_GIVEN MATERIAL_:

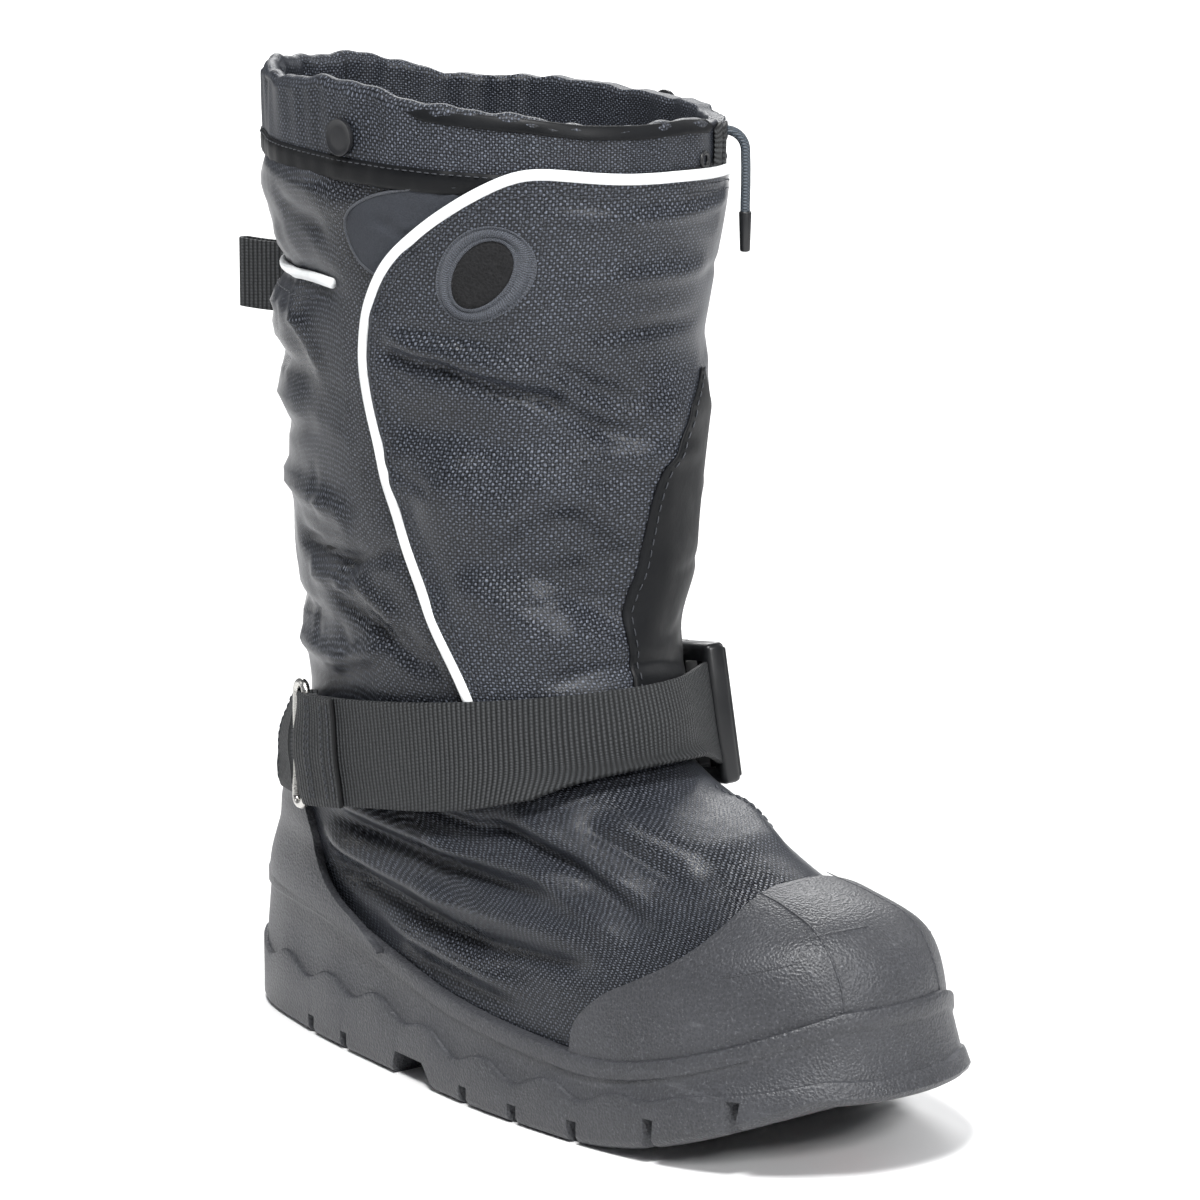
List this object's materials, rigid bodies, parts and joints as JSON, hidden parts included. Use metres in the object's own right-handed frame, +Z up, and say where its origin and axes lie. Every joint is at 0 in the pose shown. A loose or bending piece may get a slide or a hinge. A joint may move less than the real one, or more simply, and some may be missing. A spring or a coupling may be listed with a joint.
{
  "type": "winter overshoe",
  "caption": "Right winter overshoe with a hollow fabric shaft, turned-down snow collar, wrapped front flap, buckled instep strap, rubber toe cap and lugged rubber sole.",
  "frame": {"origin": "on the ground at the middle of the heel, under the ankle", "axes": "+X towards the toe, -Y to the outer side of the foot, +Z up"},
  "size_m": [0.3386, 0.1461, 0.3443],
  "materials": {
    "sole_rubber": "grained dark grey rubber with a faint sheen",
    "shaft_cloth": "coated ballistic weave, half gloss",
    "collar_cloth": "coated ballistic weave, half gloss",
    "flap_cloth": "coated ballistic weave, half gloss",
    "lining": "matt felt",
    "reflective_piping": "white reflective piping",
    "hook_tape": "smooth grey hook tape",
    "fleece": "short looped pile",
    "webbing": "ribbed woven webbing",
    "buckle_plastic": "moulded, low sheen",
    "ring_steel": "bright drawn wire",
    "cord": "braided cord",
    "grip_rubber": "soft red compound"
  },
  "bodies": {
    "root": {"outsole": "sole_rubber", "grip_plug_1": "grip_rubber", "grip_plug_2": "grip_rubber", "grip_plug_3": "grip_rubber", "grip_plug_4": "grip_rubber", "toe_cap": "sole_rubber", "heel_counter": "sole_rubber", "upper": "shaft_cloth", "insole": "lining", "snow_collar": "collar_cloth", "front_flap": "flap_cloth", "oval_ring": "flap_cloth", "back_piping": "reflective_piping", "hook_patch": "hook_tape", "oval_window": "fleece", "flap_piping": "reflective_piping", "inner_piping": "reflective_piping", "front_strap": "webbing", "rear_strap": "webbing", "buckle_prong_half": "buckle_plastic", "buckle_socket_half": "buckle_plastic", "ring_outer": "ring_steel", "ring_inner": "ring_steel", "ring_tab_outer": "webbing", "ring_tab_inner": "webbing", "snap_cap_outer": "buckle_plastic", "snap_cap_inner": "buckle_plastic", "pull_loop": "webbing", "drawcord": "cord", "cord_tip": "buckle_plastic"}
  },
  "joints": []
}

_PROBLEM STATEMENT_: Restate the listing in full, word for word.

_FULL SOLUTION_:
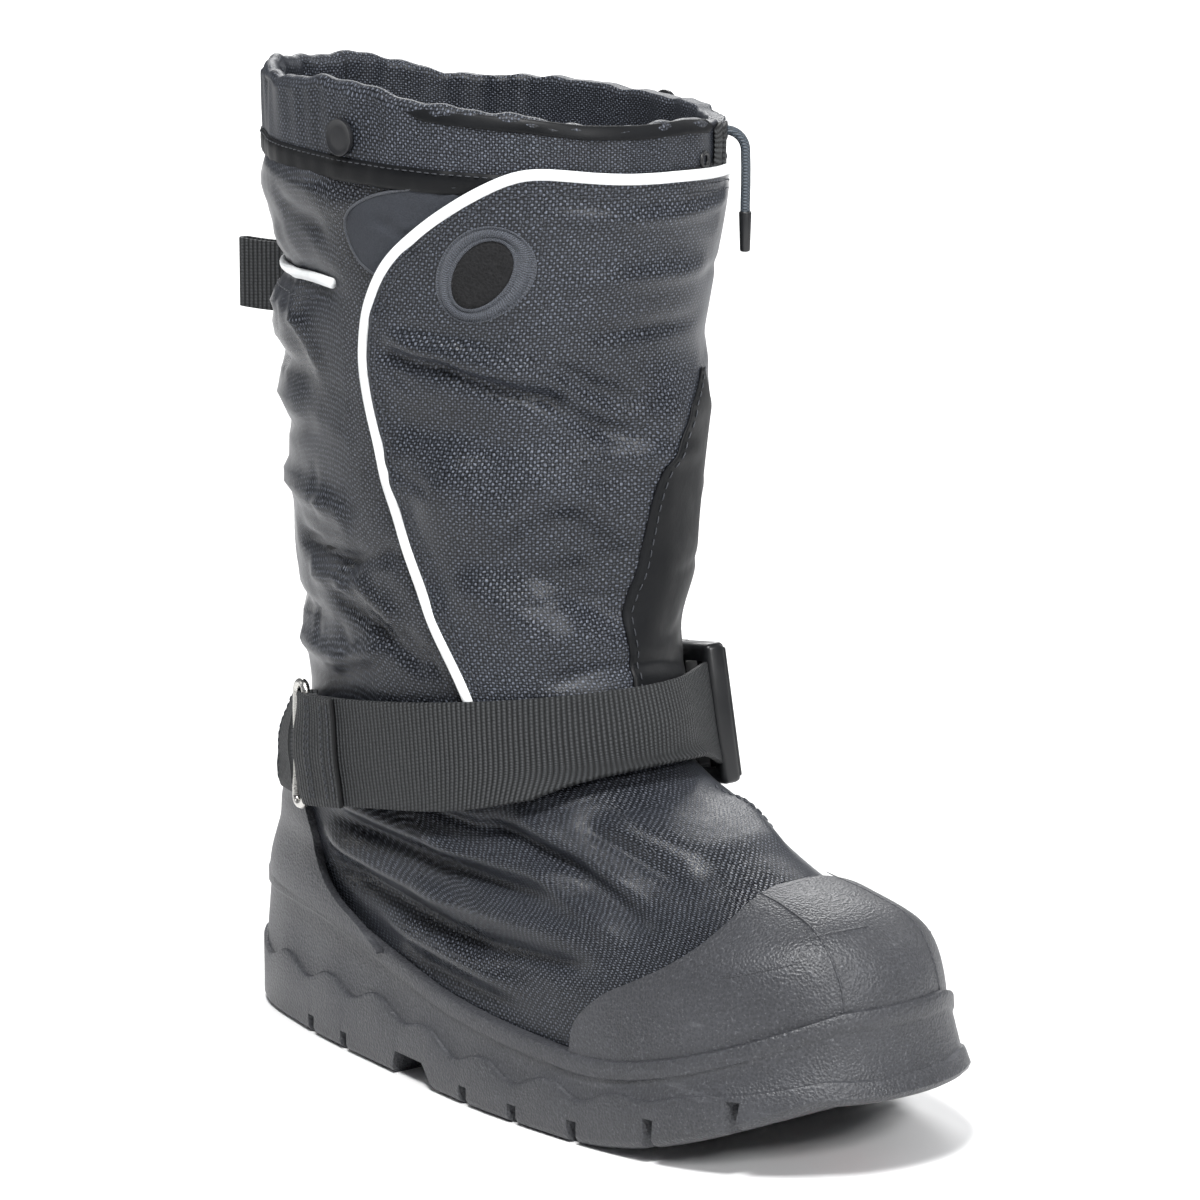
List this object's materials, rigid bodies, parts and joints as JSON, hidden parts included. Use metres in the object's own right-handed frame, +Z up, and say where its origin and axes lie. Every joint is at 0 in the pose shown. A loose or bending piece may get a slide or a hinge. A joint may move less than the real one, or more simply, and some may be missing. A spring or a coupling may be listed with a joint.
{
  "type": "winter overshoe",
  "caption": "Right winter overshoe with a hollow fabric shaft, turned-down snow collar, wrapped front flap, buckled instep strap, rubber toe cap and lugged rubber sole.",
  "frame": {"origin": "on the ground at the middle of the heel, under the ankle", "axes": "+X towards the toe, -Y to the outer side of the foot, +Z up"},
  "size_m": [0.3386, 0.1461, 0.3443],
  "materials": {
    "sole_rubber": "grained dark grey rubber with a faint sheen",
    "shaft_cloth": "coated ballistic weave, half gloss",
    "collar_cloth": "coated ballistic weave, half gloss",
    "flap_cloth": "coated ballistic weave, half gloss",
    "lining": "matt felt",
    "reflective_piping": "white reflective piping",
    "hook_tape": "smooth grey hook tape",
    "fleece": "short looped pile",
    "webbing": "ribbed woven webbing",
    "buckle_plastic": "moulded, low sheen",
    "ring_steel": "bright drawn wire",
    "cord": "braided cord",
    "grip_rubber": "soft red compound"
  },
  "bodies": {
    "root": {"outsole": "sole_rubber", "grip_plug_1": "grip_rubber", "grip_plug_2": "grip_rubber", "grip_plug_3": "grip_rubber", "grip_plug_4": "grip_rubber", "toe_cap": "sole_rubber", "heel_counter": "sole_rubber", "upper": "shaft_cloth", "insole": "lining", "snow_collar": "collar_cloth", "front_flap": "flap_cloth", "oval_ring": "flap_cloth", "back_piping": "reflective_piping", "hook_patch": "hook_tape", "oval_window": "fleece", "flap_piping": "reflective_piping", "inner_piping": "reflective_piping", "front_strap": "webbing", "rear_strap": "webbing", "buckle_prong_half": "buckle_plastic", "buckle_socket_half": "buckle_plastic", "ring_outer": "ring_steel", "ring_inner": "ring_steel", "ring_tab_outer": "webbing", "ring_tab_inner": "webbing", "snap_cap_outer": "buckle_plastic", "snap_cap_inner": "buckle_plastic", "pull_loop": "webbing", "drawcord": "cord", "cord_tip": "buckle_plastic"}
  },
  "joints": []
}